Christopher Clavius (1538–1612), one of the main authors of the reform

Pope Gregory XIII

Pope Gregory XIII in an early 17th-century engraving

Inter-grav

First page of the papal bull Inter gravissimas

Gregorianscher Kalender Petersdom

Detail of the pope's tomb by Camillo Rusconi (completed 1723); Antonio Lilio is genuflecting before the pope, presenting his printed calendar.

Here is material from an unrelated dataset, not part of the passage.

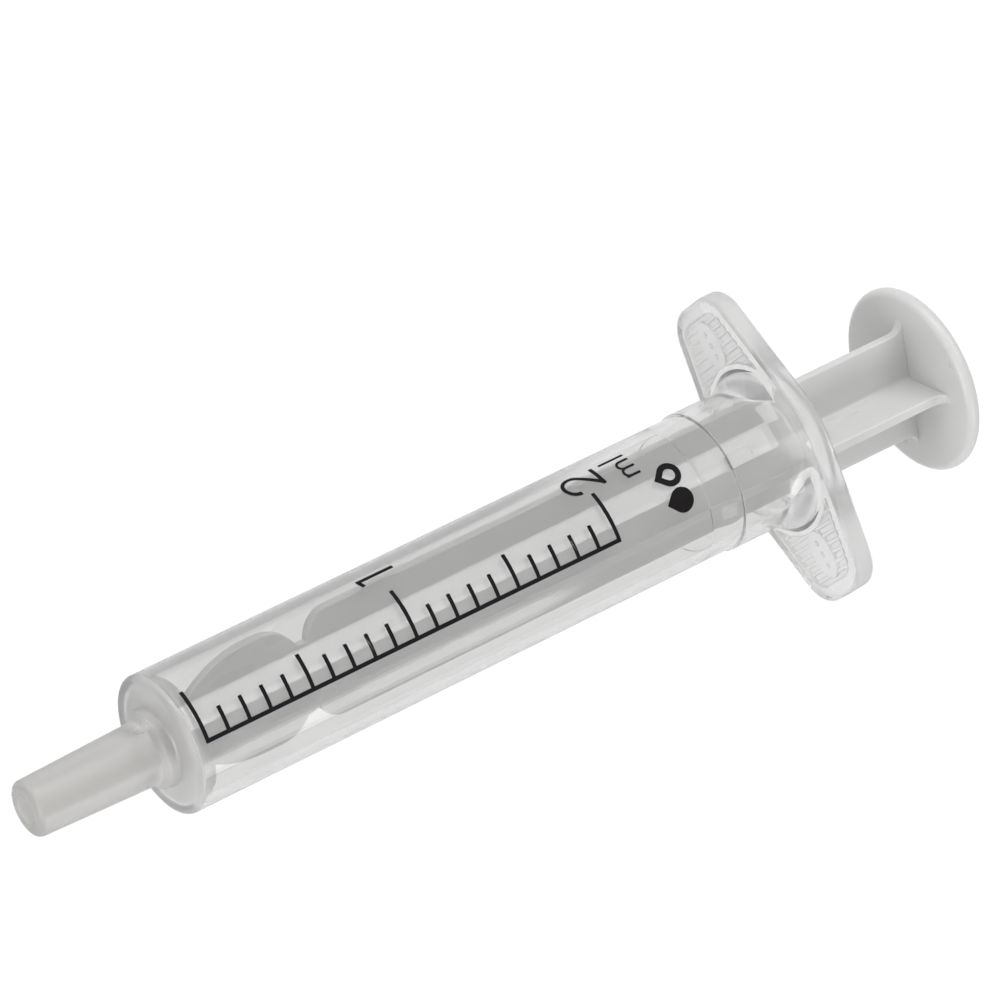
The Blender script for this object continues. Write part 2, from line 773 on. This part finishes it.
def ranged(tree, source, out, low, high, to_low, to_high):
    """Map an output from one range to another. A None end is left for a link."""
    made = tree.nodes.new("ShaderNodeMapRange")
    for name, value in (("From Min", low), ("From Max", high), ("To Min", to_low), ("To Max", to_high)):
        if value is not None:
            made.inputs[name].default_value = value
    link(tree, source, out, made, "Value")
    return made


def add_floor(colours):
    """A pale plane that gives light, just below the part."""
    put_down_everything()
    bpy.ops.mesh.primitive_plane_add(size=8, location=(0, 0, cad_low.z - 0.0002))
    floor = bpy.context.active_object
    floor.name = "floor"
    settle()
    made, tree, shader = new_material("Floor")
    shader.inputs["Base Color"].default_value = (0.02, 0.02, 0.02, 1)
    shader.inputs["Roughness"].default_value = 1.0
    shader.inputs["Specular IOR Level"].default_value = 0.0
    shader.inputs["Emission Color"].default_value = (*colours.floor, 1)
    path = tree.nodes.new("ShaderNodeLightPath")
    place = tree.nodes.new("ShaderNodeTexCoord")
    split = tree.nodes.new("ShaderNodeSeparateXYZ")
    link(tree, place, "Object", split, "Vector")
    # dimmer beyond the barrel's far side, up to the flange
    dim = ranged(tree, split, "X", 0.048, 0.056, FLOOR_DIM, FLOOR_LIGHT)
    fall = ranged(tree, split, "Y", 0.006, 0.012, FLOOR_LIGHT, None)
    link(tree, dim, "Result", fall, "To Max")
    # full white to the camera, less to what it lights
    glow = ranged(tree, path, "Is Camera Ray", 0.0, 1.0, None, FLOOR_SEEN)
    link(tree, fall, "Result", glow, "To Min")
    link(tree, glow, "Result", shader, "Emission Strength")
    floor.data.materials.append(made)


def add_camera():
    """The camera looks down steeply along the barrel from beyond the nozzle."""
    lens = bpy.data.cameras.new("Camera")
    lens.sensor_width = 36
    lens.lens = 205.97
    lens.clip_start, lens.clip_end = 0.01, 20
    camera = bpy.data.objects.new("Camera", lens)
    bpy.context.scene.collection.objects.link(camera)
    right = Vector((0.804405, -0.466878, 0.367365))
    up = Vector((0.38513, 0.880654, 0.275904))
    back = right.cross(up)
    turn = Matrix((right, up, back)).transposed()
    camera.matrix_world = Matrix.Translation((-0.135358, -0.026469, 0.346502)) @ turn.to_4x4()
    bpy.context.scene.camera = camera


class SYRINGE_OT_stage(bpy.types.Operator):
    """Lay the pale floor, hang the soft lights and place the camera"""

    bl_idname = "syringe.stage"
    bl_label = "Set the stage"

    def execute(self, context):
        add_floor(context.scene.syringe_finishes)
        world = bpy.data.worlds.new("Studio")
        world.use_nodes = True
        world.node_tree.nodes["Background"].inputs["Color"].default_value = (1, 1, 1, 1)
        world.node_tree.nodes["Background"].inputs["Strength"].default_value = 0.47
        context.scene.world = world
        softbox("Key box", (0.0, 0.5, 0.5), (0.035, 0, 0), 0.6, 0.4, 2.6)
        softbox("Streak box", (0.39, 0.175, 0.678), (0.035, 0, 0), 0.22, 0.54, 1.3)
        softbox("Low box", (0.1, -0.7, 0.2), (0.035, 0, 0), 0.6, 0.3, 1.6)
        softbox("Front box", (-0.62, -0.25, 0.2), (0.035, 0, 0), 0.3, 0.5, 2.2)
        context.scene.view_settings.view_transform = "Standard"
        add_camera()
        return {"FINISHED"}


class VIEW3D_PT_syringe(bpy.types.Panel):
    """Lists the sizes and the pieces"""

    bl_idname = "VIEW3D_PT_syringe"
    bl_label = "Syringe"
    bl_space_type = "VIEW_3D"
    bl_region_type = "UI"
    bl_category = "Syringe"

    def draw(self, context):
        for title, group in (
            ("Barrel", context.scene.syringe_barrel),
            ("Plunger", context.scene.syringe_plunger),
            ("Finishes", context.scene.syringe_finishes),
        ):
            box = self.layout.box()
            box.label(text=title)
            for name in group.__annotations__:
                box.prop(group, name)
        for step in STEPS:
            self.layout.operator(step.bl_idname)


STEPS = (SYRINGE_OT_barrel, SYRINGE_OT_plunger, SYRINGE_OT_print, SYRINGE_OT_stage)
CLASSES = (BarrelSizes, PlungerSizes, Finishes, *STEPS, VIEW3D_PT_syringe)


def register():
    for made in CLASSES:
        bpy.utils.register_class(made)
    bpy.types.Scene.syringe_barrel = PointerProperty(type=BarrelSizes)
    bpy.types.Scene.syringe_plunger = PointerProperty(type=PlungerSizes)
    bpy.types.Scene.syringe_finishes = PointerProperty(type=Finishes)


def unregister():
    del bpy.types.Scene.syringe_finishes
    del bpy.types.Scene.syringe_plunger
    del bpy.types.Scene.syringe_barrel
    for made in reversed(CLASSES):
        bpy.utils.unregister_class(made)


def main():
    register()
    bpy.ops.syringe.barrel()
    bpy.ops.syringe.plunger()
    bpy.ops.syringe.print()
    bpy.ops.syringe.stage()


if __name__ == "__main__":
    main()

The Gregorian calendar was a reform of the Julian calendar. It was instituted in 1582 by Pope Gregory XIII, after whom the calendar was named, by papal bull Inter gravissimas dated 24 February 1582.[3] The motivation for the adjustment was to bring the date for the celebration of Easter to the time of year in which it was celebrated when it was introduced by the early Church. The error in the Julian calendar (its assumption that there are exactly 365.25 days in a year) had led to the date of the equinox according to the calendar drifting from the observed reality, and thus an error had been introduced into the calculation of the date of Easter. Although a recommendation of the First Council of Nicaea in 325 specified that all Christians should celebrate Easter on the same day, it took almost five centuries before virtually all Christians achieved that objective by adopting the rules of the Church of Alexandria (see Easter for the issues which arose).[Note 6]

Background

Because the date of Easter was tied to the Spring Equinox, the Roman Catholic Church considered the seasonal drift in the date of Easter undesirable. The Church of Alexandria celebrated Easter on the Sunday after the 14th day of the moon (computed using the Metonic cycle) that falls on or after the vernal equinox, which they placed on 21 March. However, the Church of Rome still regarded 25 March (Lady Day) as the equinox (until 342), and used a different cycle to compute the day of the moon.[9] In the Alexandrian system, since the 14th day of the Easter moon could fall at earliest on 21 March its first day could fall no earlier than 8 March and no later than 5 April. This meant that Easter varied between 22 March and 25 April. In Rome, Easter was not allowed to fall later than 21 April, that being the day of the Parilia or birthday of Rome and a pagan festival. The first day of the Easter moon could fall no earlier than 5 March and no later than 2 April.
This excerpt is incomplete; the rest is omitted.